▶ [JOB]:
Write out every record in full, exactly as written, please.

(Scripts that build objects)
***
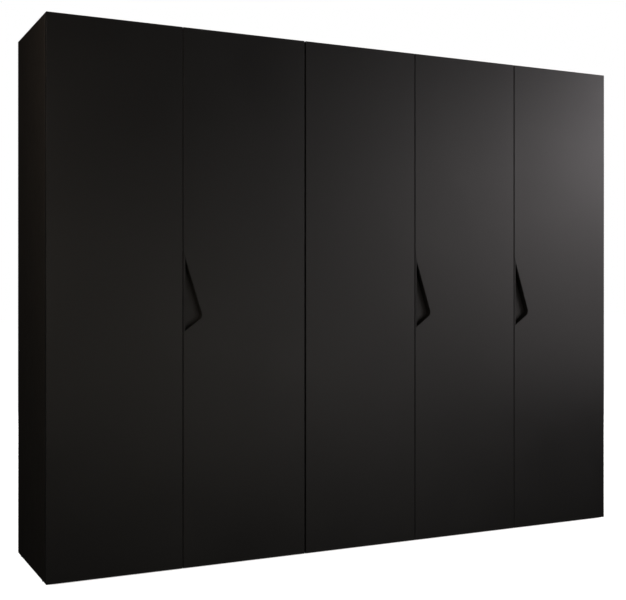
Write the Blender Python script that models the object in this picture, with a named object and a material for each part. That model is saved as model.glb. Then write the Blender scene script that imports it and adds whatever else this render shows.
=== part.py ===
"""Five-door wardrobe on two bolted carcasses, with sunken finger grips in three of its doors.

Metres, +Z up. The fronts face -Y, and the origin is the middle of the footprint, on the floor.
Doors are numbered from the left. Every door turns about a vertical line at its own front corner.
"""

import math

import bmesh
import bpy
from mathutils import Vector

X_AXIS, Y_AXIS, Z_AXIS = 0, 1, 2

# Whole object
WIDTH = 2.500
DEPTH = 0.510
HEIGHT = 2.000
DOOR_COUNT = 5
MODULE = WIDTH / DOOR_COUNT

# Boards and the air between them
BOARD = 0.018
DOOR_BOARD = 0.019
BACK_BOARD = 0.005
FIT = 0.0003
FLOOR_GAP = 0.005
BUMPER_GAP = 0.002
UNIT_GAP = 0.0006
DOOR_GAP = 0.0026
UNIT_DOOR_GAP = 0.0054
DOOR_EDGE_ROUND = 0.0010
BOARD_EDGE_ROUND = 0.0006

# Carcass
BOTTOM_HEIGHT = 0.060
PLINTH_SETBACK = 0.030
BACK_INSET = 0.012
GROOVE_DEPTH = 0.008
HAT_SHELF_HEIGHT = 1.680
SHELF_HEIGHTS = (0.460, 0.860, 1.260, HAT_SHELF_HEIGHT)
SHELF_SETBACK = 0.024
SHELF_SIDE_GAP = 0.001

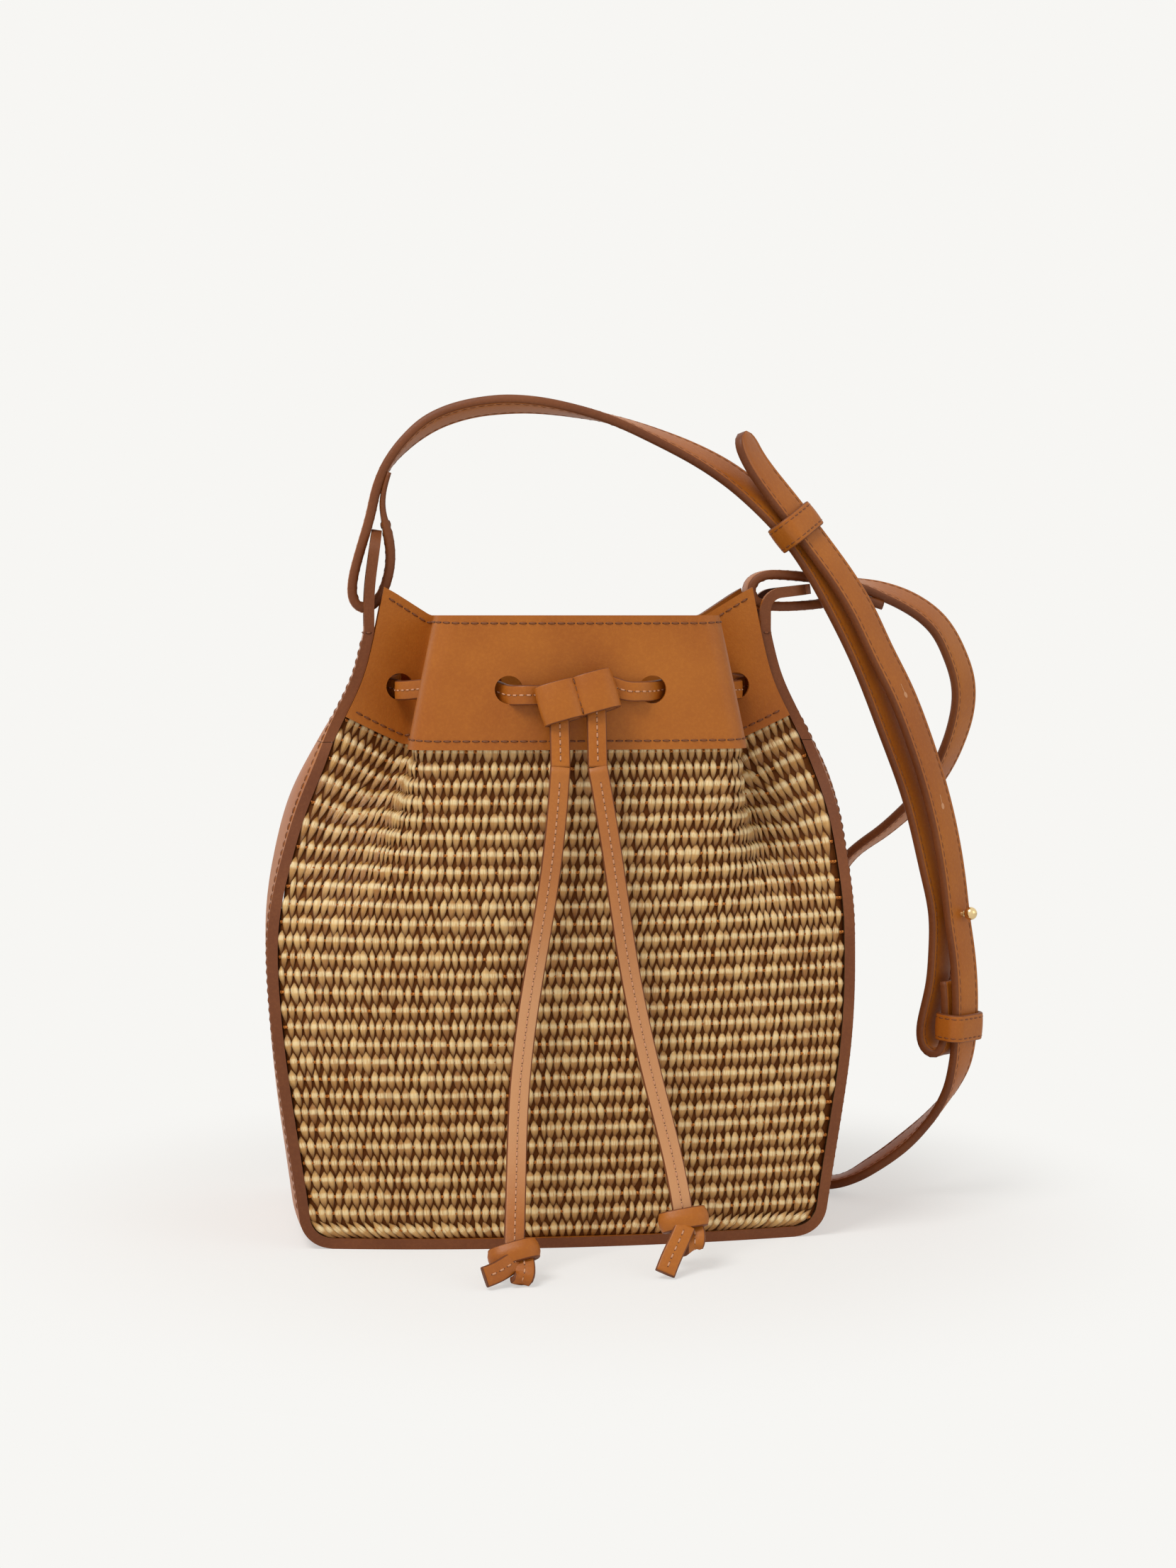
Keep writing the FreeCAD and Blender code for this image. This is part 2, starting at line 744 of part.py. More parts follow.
def drawstring_slider():
    """Two leather loops side by side, one round each tail."""
    inner_depth = LACE + 2 * SLIDER_PLAY + 1.6
    depth = inner_depth + 2 * SLIDER_WALL
    loops, bores = [], []
    for side in (1, -1):
        loop = rounded_block(LOOP_WIDTH, depth, SLIDER_HEIGHT, 0.48 * depth)
        bore = rounded_block(LOOP_WIDTH - 2 * SLIDER_WALL, inner_depth, SLIDER_HEIGHT * 2, 0.48 * inner_depth)
        for shape, group in ((loop, loops), (bore, bores)):
            shape.translate(Vector(side * LOOP_PITCH / 2, 0, 0))
            group.append(shape)
    shape = loops[0].fuse(loops[1]).cut(bores)
    shape.rotate(Vector(0, 0, 0), Vector(0, 1, 0), -SLIDER_ROLL)
    shape.rotate(Vector(0, 0, 0), Vector(1, 0, 0), -SLIDER_TILT)
    back_shift = (inner_depth - LACE) / 2 - SLIDER_PLAY
    _, forward = leg_frame()
    shape.translate(Vector(SLIDER_X, SLIDER_Y, SLIDER_Z) + forward * back_shift)
    return shape


def tail_start(side):
    down, _ = leg_frame()
    return Vector(leg_x(side), SLIDER_Y, SLIDER_Z) + down * (STUB_LENGTH + TAIL_GAP)


# Routes of the tails, from under the slider to the knots
LEFT_TAIL = [(-5.2, -68.2, 150.0), (-9.8, -68.8, 120.0), (-15.7, -70.9, 89.0), (-19.6, -76.5, 59.0),
             (-20.9, -86.0, 33.0), (-22.6, -98.5, 13.5)]
RIGHT_TAIL = [(13.9, -68.2, 150.0), (17.6, -68.9, 122.0), (22.0, -71.0, 93.0), (28.8, -75.5, 62.0),
              (35.2, -82.6, 36.0), (37.3, -88.5, 20.0)]
LEFT_KNOT = Vector(-23.4, -103.0, 7.0)
RIGHT_KNOT = Vector(37.6, -91.5, 13.2)
LEFT_CUT_END = Vector(-31.5, -113.0, 2.2)
RIGHT_CUT_END = Vector(29.0, -106.0, 2.4)


def tail(side, route):
    """A flat tail: straight runs joined by tangent arcs as large as the runs allow."""
    points = [tail_start(side)] + [Vector(*p) for p in route]
    edges = []
    last = points[0]
    for before, point, after in zip(points, points[1:], points[2:]):
        into, out = point - before, after - point
        turn = into.getAngle(out)
        trim = 0.45 * min(into.Length, out.Length)
        start = point - unit(into) * trim
        end = point + unit(out) * trim
        bisector = unit(unit(out) - unit(into))
        sag = trim / math.tan(turn / 2) * (1.0 / math.cos(turn / 2) - 1.0)
        edges += [Part.LineSegment(last, start).toShape(), Part.Arc(start, point + bisector * sag, end).toShape()]
        last = end
    edges.append(Part.LineSegment(last, points[-1]).toShape())
    path = Part.Wire(edges)
    tangent = unit(points[1] - points[0])
    across = unit(Vector(1, 0, 0) - tangent * tangent.x)
    normal = tangent.cross(across)
    corners = [
        points[0] + across * (a * LACE_WIDTH / 2) + normal * (b * LACE / 2)
        for a, b in ((1, 1), (-1, 1), (-1, -1), (1, -1))
    ]
    pipe = Part.BRepOffsetAPI.MakePipeShell(path)
    pipe.setBiNormalMode(across)
    pipe.add(Part.makePolygon(corners + [corners[0]]))
    pipe.build()
    pipe.makeSolid()
    return pipe.shape()


def knot(centre, cut_end):
    """A tied knot with the lace's cut end standing out of it."""
    ball = Part.makeSphere(1.0)
    matrix = FreeCAD.Matrix()
    matrix.scale(*KNOT_SIZE)
    ball = ball.transformGeometry(matrix)
    ball.translate(centre)
    tangent = unit(cut_end - centre)
    middle = (centre + cut_end) * 0.5
    stations = [(p.x, p.y, p.z, (0.8, -0.5, 0.25)) for p in (centre, middle + Vector(0, 0, 0.4), cut_end - tangent)]
    return ball.fuse(band_solid(band_frames(stations, 2.0), LACE_WIDTH, LACE)).removeSplitter()


# Shoulder strap


def fitted(stations):
    """A route moved to where the tabs, the base and the hinge line are."""
    left_shift = centre_x(TAB_ROOT) - half_width(TAB_ROOT) + LEATHER / 2 - ROUTE_LEFT_TAB
    right_shift = centre_x(TAB_ROOT) + half_width(TAB_ROOT) - LEATHER / 2 - ROUTE_RIGHT_TAB
    result = []
    for x, y, z, hint in stations:
        share = min(max((x - ROUTE_LEFT_TAB) / (ROUTE_RIGHT_TAB - ROUTE_LEFT_TAB), 0.0), 1.0)
        new_x = x + mix(left_shift, right_shift, share)
        new_y = y + (BASE_DEPTH / 2 - ROUTE_HALF_DEPTH) * ease((y - 10.0) / 30.0)
        rise = HINGE_HEIGHT - ROUTE_HINGE
        new_z = z + rise * min(z / ROUTE_HINGE, 1.0)
        result.append((new_x, new_y, new_z, hint))
    return result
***
▶ [FINISHED EXERCISE]:
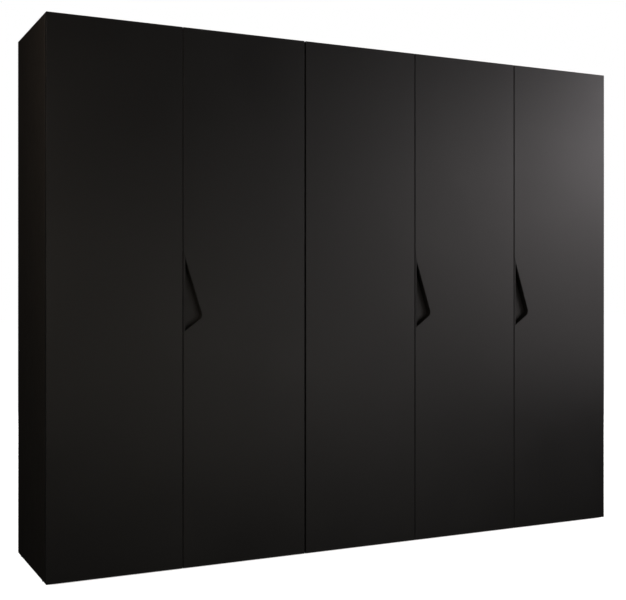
Write the Blender Python script that models the object in this picture, with a named object and a material for each part. That model is saved as model.glb. Then write the Blender scene script that imports it and adds whatever else this render shows.
=== part.py ===
"""Five-door wardrobe on two bolted carcasses, with sunken finger grips in three of its doors.

Metres, +Z up. The fronts face -Y, and the origin is the middle of the footprint, on the floor.
Doors are numbered from the left. Every door turns about a vertical line at its own front corner.
"""

import math

import bmesh
import bpy
from mathutils import Vector

X_AXIS, Y_AXIS, Z_AXIS = 0, 1, 2

# Whole object
WIDTH = 2.500
DEPTH = 0.510
HEIGHT = 2.000
DOOR_COUNT = 5
MODULE = WIDTH / DOOR_COUNT

# Boards and the air between them
BOARD = 0.018
DOOR_BOARD = 0.019
BACK_BOARD = 0.005
FIT = 0.0003
FLOOR_GAP = 0.005
BUMPER_GAP = 0.002
UNIT_GAP = 0.0006
DOOR_GAP = 0.0026
UNIT_DOOR_GAP = 0.0054
DOOR_EDGE_ROUND = 0.0010
BOARD_EDGE_ROUND = 0.0006

# Carcass
BOTTOM_HEIGHT = 0.060
PLINTH_SETBACK = 0.030
BACK_INSET = 0.012
GROOVE_DEPTH = 0.008
HAT_SHELF_HEIGHT = 1.680
SHELF_HEIGHTS = (0.460, 0.860, 1.260, HAT_SHELF_HEIGHT)
SHELF_SETBACK = 0.024
SHELF_SIDE_GAP = 0.001

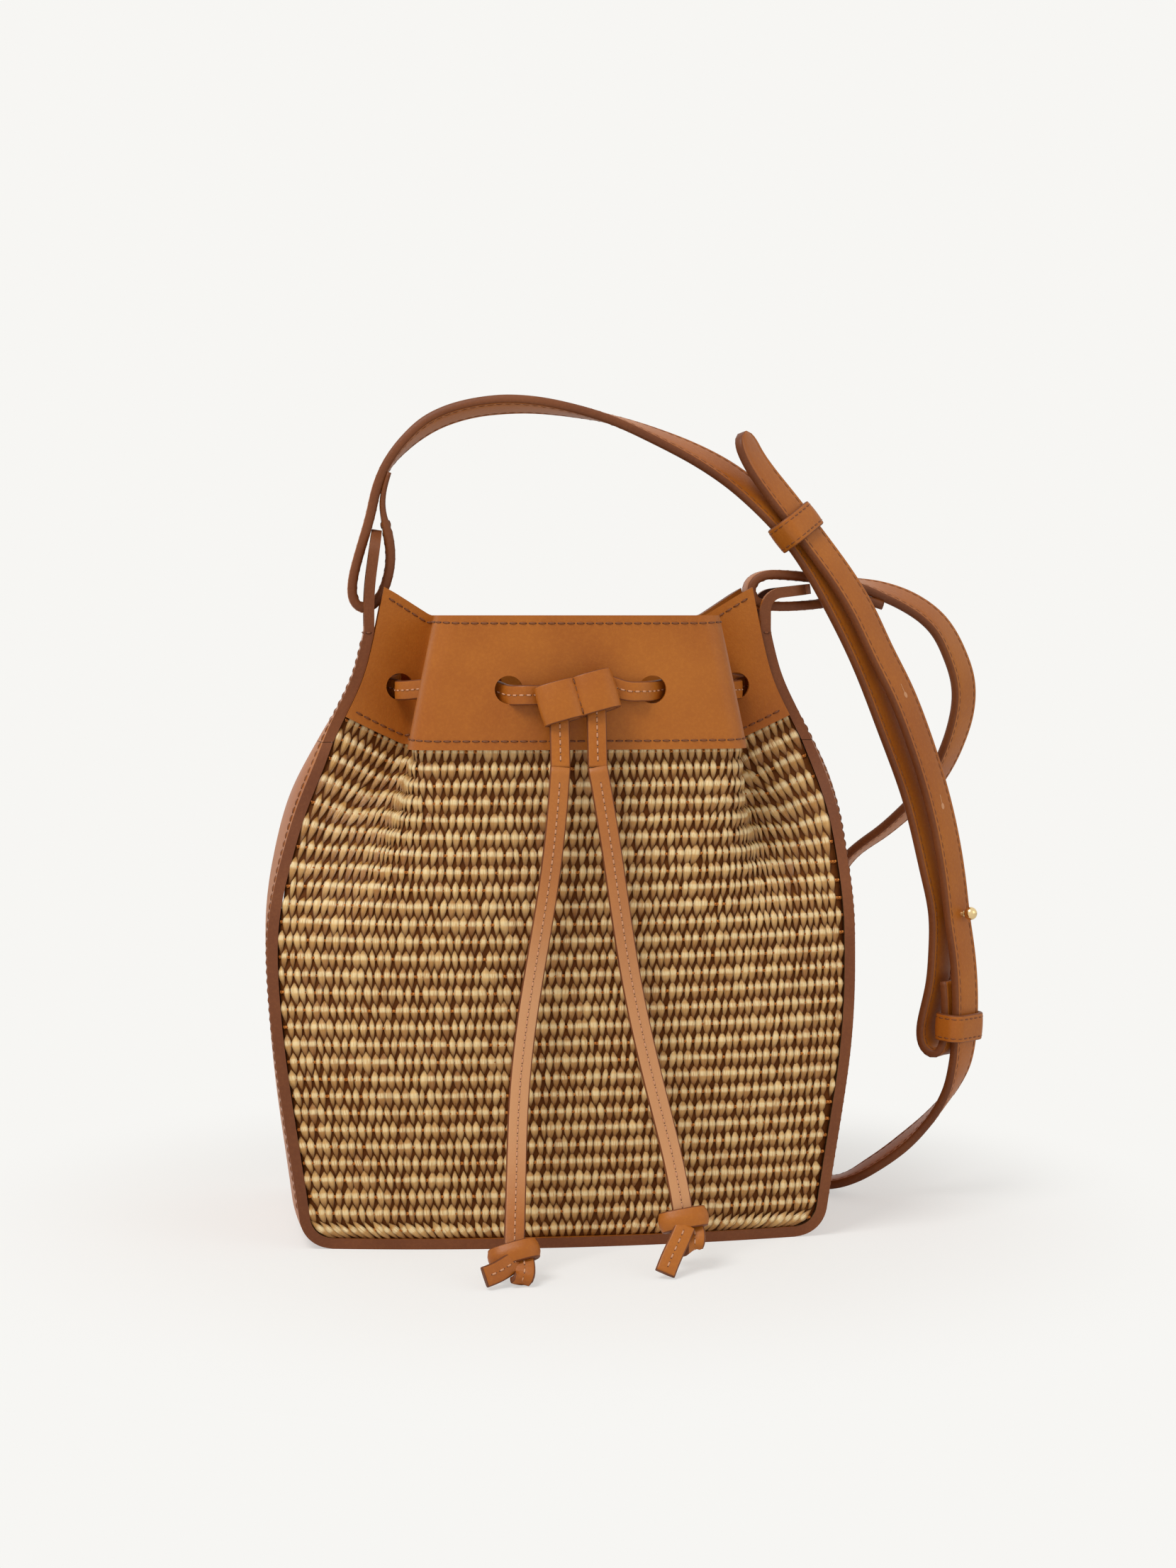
Keep writing the FreeCAD and Blender code for this image. This is part 2, starting at line 744 of part.py. More parts follow.
def drawstring_slider():
    """Two leather loops side by side, one round each tail."""
    inner_depth = LACE + 2 * SLIDER_PLAY + 1.6
    depth = inner_depth + 2 * SLIDER_WALL
    loops, bores = [], []
    for side in (1, -1):
        loop = rounded_block(LOOP_WIDTH, depth, SLIDER_HEIGHT, 0.48 * depth)
        bore = rounded_block(LOOP_WIDTH - 2 * SLIDER_WALL, inner_depth, SLIDER_HEIGHT * 2, 0.48 * inner_depth)
        for shape, group in ((loop, loops), (bore, bores)):
            shape.translate(Vector(side * LOOP_PITCH / 2, 0, 0))
            group.append(shape)
    shape = loops[0].fuse(loops[1]).cut(bores)
    shape.rotate(Vector(0, 0, 0), Vector(0, 1, 0), -SLIDER_ROLL)
    shape.rotate(Vector(0, 0, 0), Vector(1, 0, 0), -SLIDER_TILT)
    back_shift = (inner_depth - LACE) / 2 - SLIDER_PLAY
    _, forward = leg_frame()
    shape.translate(Vector(SLIDER_X, SLIDER_Y, SLIDER_Z) + forward * back_shift)
    return shape


def tail_start(side):
    down, _ = leg_frame()
    return Vector(leg_x(side), SLIDER_Y, SLIDER_Z) + down * (STUB_LENGTH + TAIL_GAP)


# Routes of the tails, from under the slider to the knots
LEFT_TAIL = [(-5.2, -68.2, 150.0), (-9.8, -68.8, 120.0), (-15.7, -70.9, 89.0), (-19.6, -76.5, 59.0),
             (-20.9, -86.0, 33.0), (-22.6, -98.5, 13.5)]
RIGHT_TAIL = [(13.9, -68.2, 150.0), (17.6, -68.9, 122.0), (22.0, -71.0, 93.0), (28.8, -75.5, 62.0),
              (35.2, -82.6, 36.0), (37.3, -88.5, 20.0)]
LEFT_KNOT = Vector(-23.4, -103.0, 7.0)
RIGHT_KNOT = Vector(37.6, -91.5, 13.2)
LEFT_CUT_END = Vector(-31.5, -113.0, 2.2)
RIGHT_CUT_END = Vector(29.0, -106.0, 2.4)


def tail(side, route):
    """A flat tail: straight runs joined by tangent arcs as large as the runs allow."""
    points = [tail_start(side)] + [Vector(*p) for p in route]
    edges = []
    last = points[0]
    for before, point, after in zip(points, points[1:], points[2:]):
        into, out = point - before, after - point
        turn = into.getAngle(out)
        trim = 0.45 * min(into.Length, out.Length)
        start = point - unit(into) * trim
        end = point + unit(out) * trim
        bisector = unit(unit(out) - unit(into))
        sag = trim / math.tan(turn / 2) * (1.0 / math.cos(turn / 2) - 1.0)
        edges += [Part.LineSegment(last, start).toShape(), Part.Arc(start, point + bisector * sag, end).toShape()]
        last = end
    edges.append(Part.LineSegment(last, points[-1]).toShape())
    path = Part.Wire(edges)
    tangent = unit(points[1] - points[0])
    across = unit(Vector(1, 0, 0) - tangent * tangent.x)
    normal = tangent.cross(across)
    corners = [
        points[0] + across * (a * LACE_WIDTH / 2) + normal * (b * LACE / 2)
        for a, b in ((1, 1), (-1, 1), (-1, -1), (1, -1))
    ]
    pipe = Part.BRepOffsetAPI.MakePipeShell(path)
    pipe.setBiNormalMode(across)
    pipe.add(Part.makePolygon(corners + [corners[0]]))
    pipe.build()
    pipe.makeSolid()
    return pipe.shape()


def knot(centre, cut_end):
    """A tied knot with the lace's cut end standing out of it."""
    ball = Part.makeSphere(1.0)
    matrix = FreeCAD.Matrix()
    matrix.scale(*KNOT_SIZE)
    ball = ball.transformGeometry(matrix)
    ball.translate(centre)
    tangent = unit(cut_end - centre)
    middle = (centre + cut_end) * 0.5
    stations = [(p.x, p.y, p.z, (0.8, -0.5, 0.25)) for p in (centre, middle + Vector(0, 0, 0.4), cut_end - tangent)]
    return ball.fuse(band_solid(band_frames(stations, 2.0), LACE_WIDTH, LACE)).removeSplitter()


# Shoulder strap


def fitted(stations):
    """A route moved to where the tabs, the base and the hinge line are."""
    left_shift = centre_x(TAB_ROOT) - half_width(TAB_ROOT) + LEATHER / 2 - ROUTE_LEFT_TAB
    right_shift = centre_x(TAB_ROOT) + half_width(TAB_ROOT) - LEATHER / 2 - ROUTE_RIGHT_TAB
    result = []
    for x, y, z, hint in stations:
        share = min(max((x - ROUTE_LEFT_TAB) / (ROUTE_RIGHT_TAB - ROUTE_LEFT_TAB), 0.0), 1.0)
        new_x = x + mix(left_shift, right_shift, share)
        new_y = y + (BASE_DEPTH / 2 - ROUTE_HALF_DEPTH) * ease((y - 10.0) / 30.0)
        rise = HINGE_HEIGHT - ROUTE_HINGE
        new_z = z + rise * min(z / ROUTE_HINGE, 1.0)
        result.append((new_x, new_y, new_z, hint))
    return result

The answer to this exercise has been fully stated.